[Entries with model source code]
....................
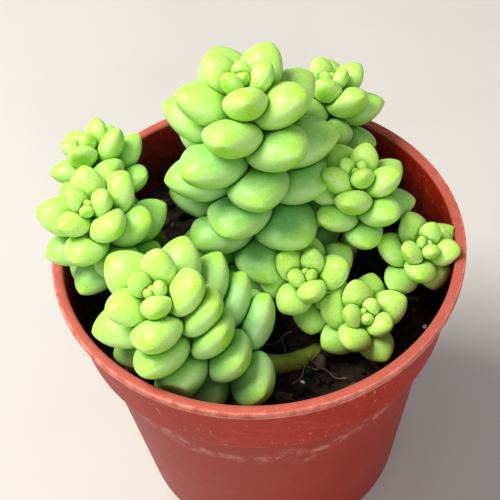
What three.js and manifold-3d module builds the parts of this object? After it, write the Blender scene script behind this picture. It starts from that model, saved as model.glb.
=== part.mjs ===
// Burro's tail (Sedum burrito) in a plastic nursery pot: nine leafy shoots rooted in dark peat.
// Millimetres, +Z up. The origin is the middle of the pot's underside, and -Y is the side that shows
// the bare stem.
import * as THREE from "three";
import { mergeVertices } from "three/addons/utils/BufferGeometryUtils.js";
import Module from "manifold-3d";

const wasm = await Module();
wasm.setup();

// The pot: an injection-moulded round nursery pot of the 4-inch size.
const potHeight = 88;
const rimRadius = 52.5;
const rimWidth = 2.7;
const rimDepth = 2.4;
const rimRounding = 0.6;
const lipOverhang = 1.7; // the lip stands this far out from the collar
const collarHeight = 21; // from the rim down to the ledge
const collarTaper = 2.2;
const ledgeWidth = 2.8;
const baseRadius = 37.5;
const potWall = 1;
const footWidth = 4.5;
const footHeight = 1.5;
const padRadius = 12; // the flat middle of the underside, level with the foot
const potFloor = 1.2;
const drainCount = 8;
const drainRadius = 3.5;
const drainCircle = 23;
const potSides = 48;

// The soil: peat that fills the pot to a headspace below the rim.
const headspace = 19;
const soilLump = 0.9;
const soilRings = 5;
const fitGap = 0.3; // between the soil and the pot, and round each stem in the soil

// Stems and leaves.
const stemRadius = 2.5;
const tipRadius = 1.1; // the stem's radius at its growing tip
const taperLength = 18; // from the tip down to where the stem has its full radius
const stemSides = 6;
const stemSteps = 8;
const leafGap = 0.3; // a leaf to whatever it touches
const leafWidth = 0.82; // shares of a leaf's length
const leafThickness = 0.56;
const leafSides = 6;
const footShare = 0.5; // how far out a leaf's foot starts, as a share of the stem's radius
const youngTilt = 14; // degrees from the stem, at the bud and low on the stem
const oldTilt = 100;
const tiltTurns = 9; // leaves over which the tilt opens
const bunching = 9; // leaves over which the spacing grows to its full step
const budLeafShare = 0.84; // how much shorter than a full leaf the first leaf is
const growthTurns = 3.2; // leaves over which they reach full length, on a shoot of few leaves
const leavesPerTurn = 10; // each so many leaves on a shoot slow the growth by one leaf more
const growthPower = 1.3;
const budLeaves = 6; // the youngest leaves, still one piece with the growing tip
const budLength = 2; // from the stem's end to the growing tip
const unevenness = 0.07; // how far one leaf differs from the next, as a share

const planRimRadius = 52.5; // the rim that the planting plan is drawn for, and spreads with

// The planting plan. root: where the stem enters the soil, and how deep it goes. rise: the stem's
// first reach out of the root. tip: the growing tip, with its height above the pot's rim. lean: the
// tip's azimuth and its angle from upright. spiral: the first leaf's azimuth and the turn from each
// leaf to the next. step: stem length for each grown leaf. free: grown leaves that are pieces of
// their own.
const shoots = [
  { name: "main_shoot", root: [2, 9, 8], rise: [0, 0, 20], tip: [-1, 16, 38], lean: [90, 2],
    spiral: [168, 138.3], step: 1.7, leafLength: 20.5, leaves: 40, free: 12 },
  { name: "front_left_shoot", root: [20, -16, 3], rise: [-24, -24, 2], tip: [-25, -27, 15], lean: [262, 26],
    spiral: [78, 142], step: 1.7, leafLength: 18.5, leaves: 30, free: 9 },
  { name: "left_shoot", root: [-24, -2, 8], rise: [-4, 0, 14], tip: [-40, -4, 20], lean: [250, 18],
    spiral: [197, -137.5], step: 1.4, leafLength: 15, leaves: 22, free: 7 },
  { name: "left_back_shoot", root: [-24, 16, 8], rise: [-4, 1, 14], tip: [-41, 18, 19], lean: [140, 32],
    spiral: [6, -137.5], step: 1.1, leafLength: 12.5, leaves: 18, free: 3 },
  { name: "back_shoot", root: [14, 26, 8], rise: [2, 3, 14], tip: [22, 37, 17], lean: [61, 14],
    spiral: [289, 137.5], step: 1.4, leafLength: 15, leaves: 18, free: 4 },
  { name: "right_back_shoot", root: [22, 6, 8], rise: [0, 0, 12], tip: [26, 6, 14], lean: [120, 12],
    spiral: [96, 137.5], step: 1.1, leafLength: 13.5, leaves: 18, free: 4 },
  { name: "right_shoot", root: [36, -4, 8], rise: [0, 0, 8], tip: [43, -8, 1], lean: [300, 24],
    spiral: [236, 137.5], step: 1.2, leafLength: 12.5, leaves: 15, free: 4 },
  { name: "middle_shoot", root: [12, 0, 8], rise: [0, 0, 8], tip: [12, -11, -3], lean: [223, 24],
    spiral: [247, -137.5], step: 1, leafLength: 13, leaves: 14, free: 3 },
  { name: "right_front_shoot", root: [25, -14, 8], rise: [0, 0, 7], tip: [25, -21, -8], lean: [290, 18],
    spiral: [358, 137.5], step: 1, leafLength: 12.5, leaves: 13, free: 3 },
];

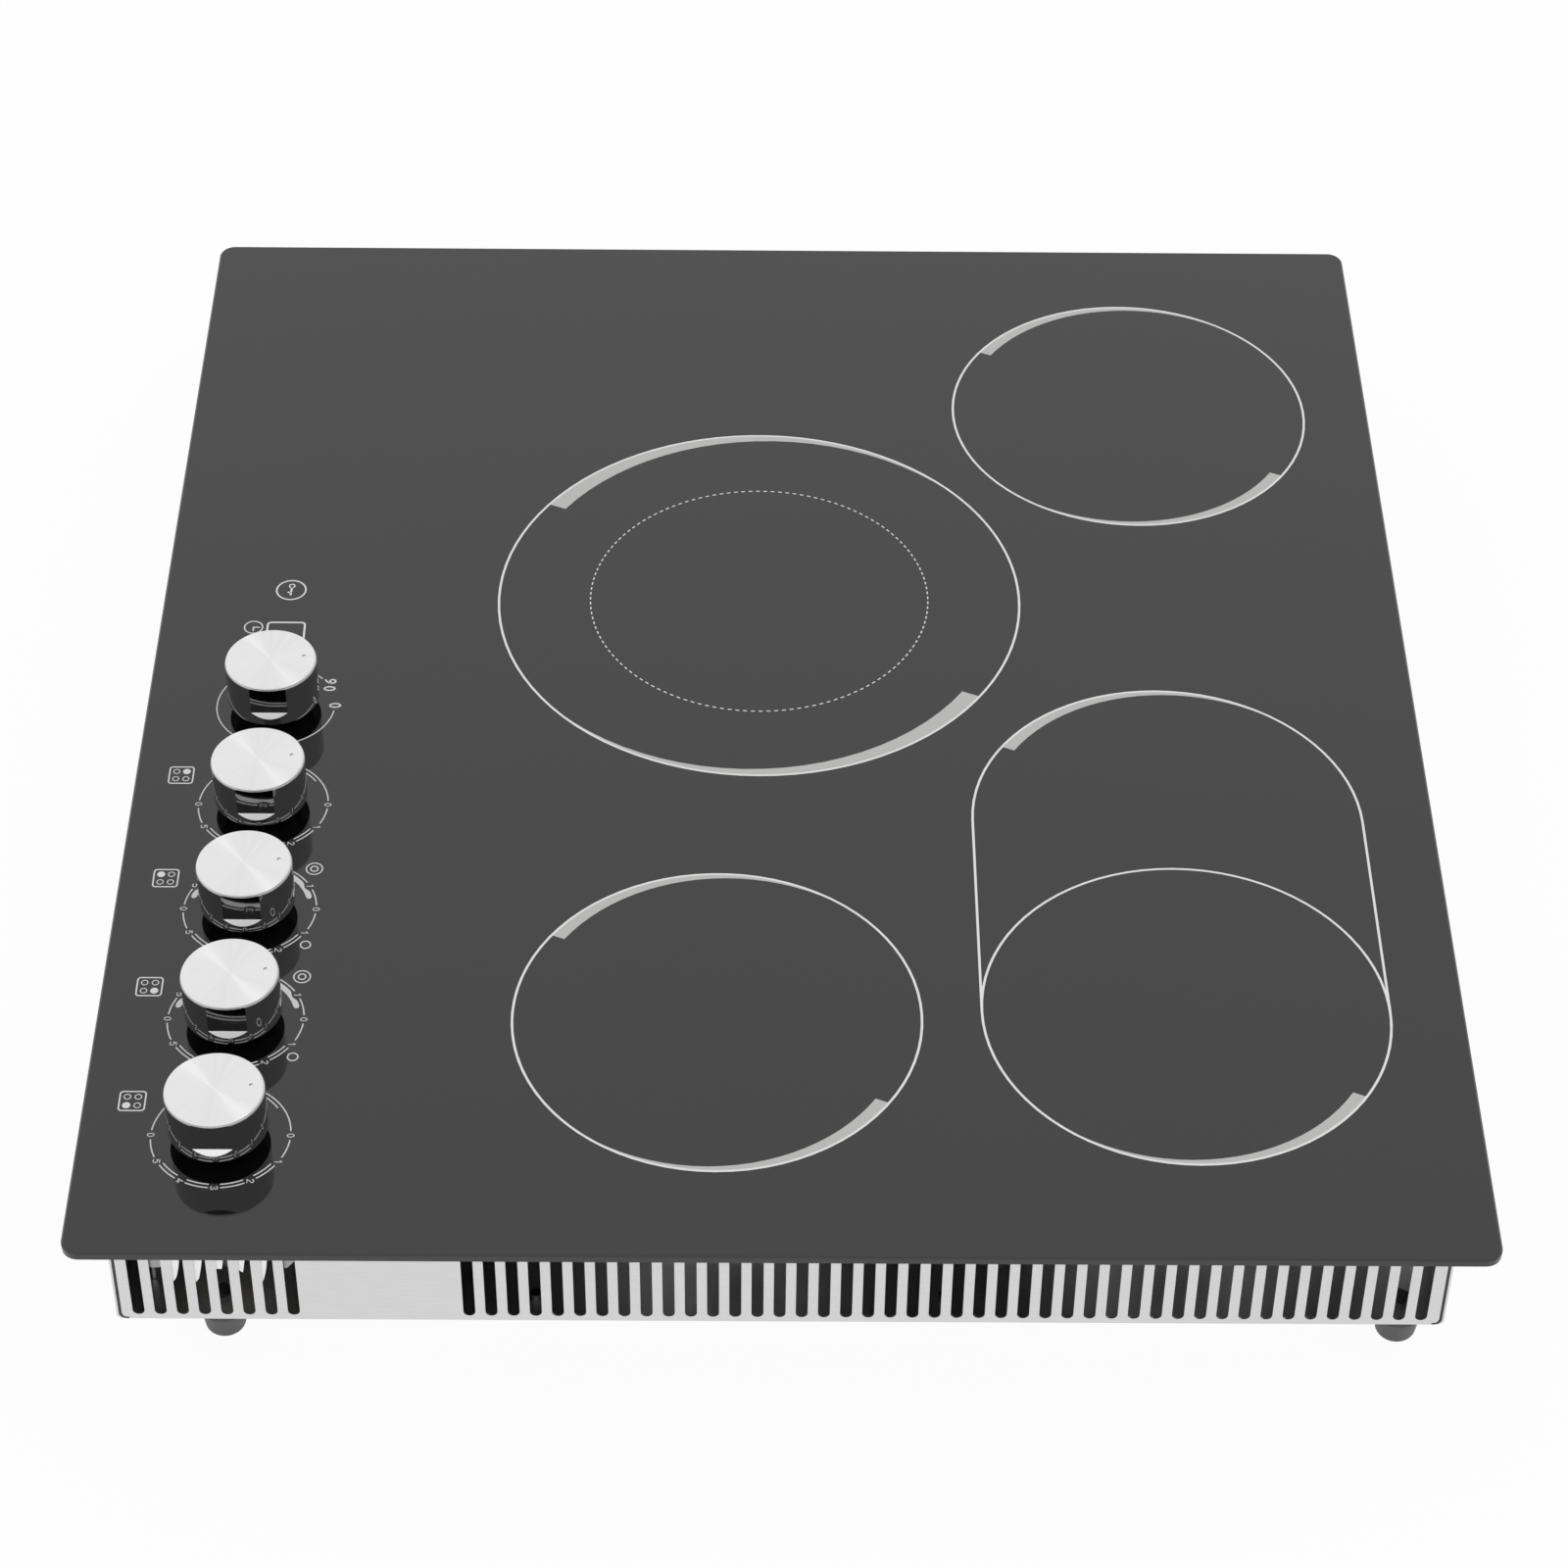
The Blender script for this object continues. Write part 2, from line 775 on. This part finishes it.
....................
**Exercise details**: Reproduce all the records precisely.

**Answer below**:
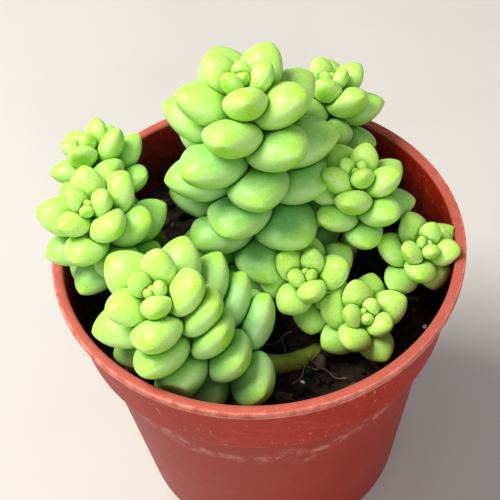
What three.js and manifold-3d module builds the parts of this object? After it, write the Blender scene script behind this picture. It starts from that model, saved as model.glb.
=== part.mjs ===
// Burro's tail (Sedum burrito) in a plastic nursery pot: nine leafy shoots rooted in dark peat.
// Millimetres, +Z up. The origin is the middle of the pot's underside, and -Y is the side that shows
// the bare stem.
import * as THREE from "three";
import { mergeVertices } from "three/addons/utils/BufferGeometryUtils.js";
import Module from "manifold-3d";

const wasm = await Module();
wasm.setup();

// The pot: an injection-moulded round nursery pot of the 4-inch size.
const potHeight = 88;
const rimRadius = 52.5;
const rimWidth = 2.7;
const rimDepth = 2.4;
const rimRounding = 0.6;
const lipOverhang = 1.7; // the lip stands this far out from the collar
const collarHeight = 21; // from the rim down to the ledge
const collarTaper = 2.2;
const ledgeWidth = 2.8;
const baseRadius = 37.5;
const potWall = 1;
const footWidth = 4.5;
const footHeight = 1.5;
const padRadius = 12; // the flat middle of the underside, level with the foot
const potFloor = 1.2;
const drainCount = 8;
const drainRadius = 3.5;
const drainCircle = 23;
const potSides = 48;

// The soil: peat that fills the pot to a headspace below the rim.
const headspace = 19;
const soilLump = 0.9;
const soilRings = 5;
const fitGap = 0.3; // between the soil and the pot, and round each stem in the soil

// Stems and leaves.
const stemRadius = 2.5;
const tipRadius = 1.1; // the stem's radius at its growing tip
const taperLength = 18; // from the tip down to where the stem has its full radius
const stemSides = 6;
const stemSteps = 8;
const leafGap = 0.3; // a leaf to whatever it touches
const leafWidth = 0.82; // shares of a leaf's length
const leafThickness = 0.56;
const leafSides = 6;
const footShare = 0.5; // how far out a leaf's foot starts, as a share of the stem's radius
const youngTilt = 14; // degrees from the stem, at the bud and low on the stem
const oldTilt = 100;
const tiltTurns = 9; // leaves over which the tilt opens
const bunching = 9; // leaves over which the spacing grows to its full step
const budLeafShare = 0.84; // how much shorter than a full leaf the first leaf is
const growthTurns = 3.2; // leaves over which they reach full length, on a shoot of few leaves
const leavesPerTurn = 10; // each so many leaves on a shoot slow the growth by one leaf more
const growthPower = 1.3;
const budLeaves = 6; // the youngest leaves, still one piece with the growing tip
const budLength = 2; // from the stem's end to the growing tip
const unevenness = 0.07; // how far one leaf differs from the next, as a share

const planRimRadius = 52.5; // the rim that the planting plan is drawn for, and spreads with

// The planting plan. root: where the stem enters the soil, and how deep it goes. rise: the stem's
// first reach out of the root. tip: the growing tip, with its height above the pot's rim. lean: the
// tip's azimuth and its angle from upright. spiral: the first leaf's azimuth and the turn from each
// leaf to the next. step: stem length for each grown leaf. free: grown leaves that are pieces of
// their own.
const shoots = [
  { name: "main_shoot", root: [2, 9, 8], rise: [0, 0, 20], tip: [-1, 16, 38], lean: [90, 2],
    spiral: [168, 138.3], step: 1.7, leafLength: 20.5, leaves: 40, free: 12 },
  { name: "front_left_shoot", root: [20, -16, 3], rise: [-24, -24, 2], tip: [-25, -27, 15], lean: [262, 26],
    spiral: [78, 142], step: 1.7, leafLength: 18.5, leaves: 30, free: 9 },
  { name: "left_shoot", root: [-24, -2, 8], rise: [-4, 0, 14], tip: [-40, -4, 20], lean: [250, 18],
    spiral: [197, -137.5], step: 1.4, leafLength: 15, leaves: 22, free: 7 },
  { name: "left_back_shoot", root: [-24, 16, 8], rise: [-4, 1, 14], tip: [-41, 18, 19], lean: [140, 32],
    spiral: [6, -137.5], step: 1.1, leafLength: 12.5, leaves: 18, free: 3 },
  { name: "back_shoot", root: [14, 26, 8], rise: [2, 3, 14], tip: [22, 37, 17], lean: [61, 14],
    spiral: [289, 137.5], step: 1.4, leafLength: 15, leaves: 18, free: 4 },
  { name: "right_back_shoot", root: [22, 6, 8], rise: [0, 0, 12], tip: [26, 6, 14], lean: [120, 12],
    spiral: [96, 137.5], step: 1.1, leafLength: 13.5, leaves: 18, free: 4 },
  { name: "right_shoot", root: [36, -4, 8], rise: [0, 0, 8], tip: [43, -8, 1], lean: [300, 24],
    spiral: [236, 137.5], step: 1.2, leafLength: 12.5, leaves: 15, free: 4 },
  { name: "middle_shoot", root: [12, 0, 8], rise: [0, 0, 8], tip: [12, -11, -3], lean: [223, 24],
    spiral: [247, -137.5], step: 1, leafLength: 13, leaves: 14, free: 3 },
  { name: "right_front_shoot", root: [25, -14, 8], rise: [0, 0, 7], tip: [25, -21, -8], lean: [290, 18],
    spiral: [358, 137.5], step: 1, leafLength: 12.5, leaves: 13, free: 3 },
];

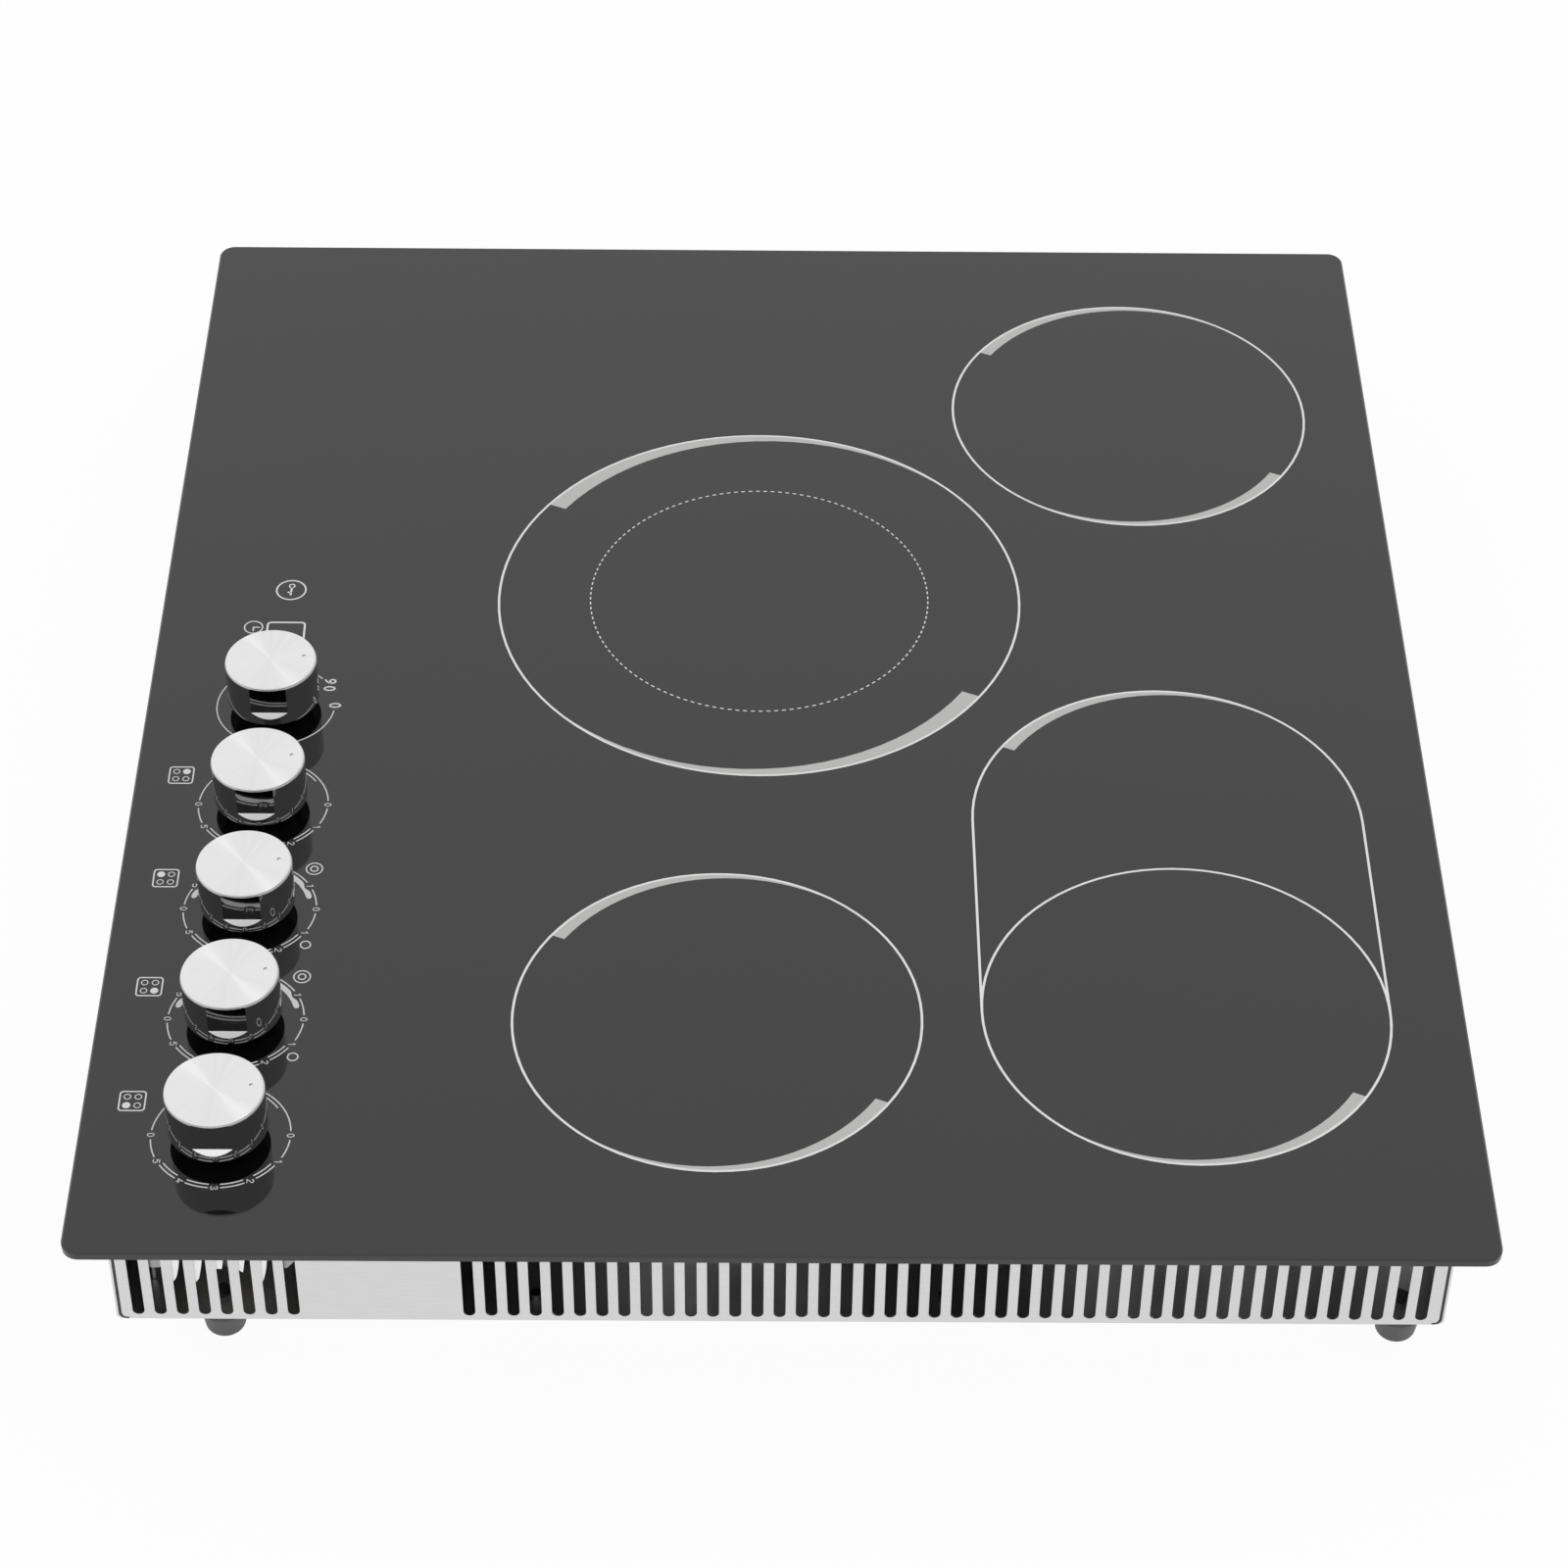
The Blender script for this object continues. Write part 2, from line 775 on. This part finishes it.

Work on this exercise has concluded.